Why is it that some who say they believe in God are so emotional about it? Why is it so hard to even discuss someone's faith in the supernatural? [Meredith].

A fair query Meredith.

Meredith, similarly, when one shares a factual account or experience in their life, and it is met with ridicule, condescension, disrespect or disbelief, terming another person's "factual account" or "experience" as "emotional or emotionally based", how would you feel within that context?

Casting aside religion, and focussing on a person's belief and experiences within a relationship with God, is to many people, the most sacred, special and loving relationship one can have.

Having a person challenge or undermine a person's relationship with God (their God)is a wound to their heart, particularly in view of the fact, that I for one example, know without a doubt, that God has featured fully in my life giving me love and support on every occasion I have prayed for His/Her love and support.
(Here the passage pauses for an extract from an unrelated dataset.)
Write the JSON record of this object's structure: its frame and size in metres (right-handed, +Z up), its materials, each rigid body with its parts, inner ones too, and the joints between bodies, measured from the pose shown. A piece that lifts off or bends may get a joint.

Many people who have a relationship with God, and received, through prayer, love and support from God, would be hurt, when a person challenges, ridicules, blashphemes or writes off people who believe in God as 'emotional' in their beliefs.

Similarly, if you have children, when a person insults or wounds your child or loved one's heart, mocking or bullying your child, do you feel 'emotional' Meredith?

Have you ever believed in God Meredith or experienced God in your life at all?

'Experienced' as opposed to just 'believing' in God?

Until you have experienced God in your life, how are you able to pose those questions regarding 'emotionality' when not having experienced? the subject you refer to: the emotionality of belief?

"Forgive them Father(God), for they know not what they are doing" [this from Jesus Christ our Saviour].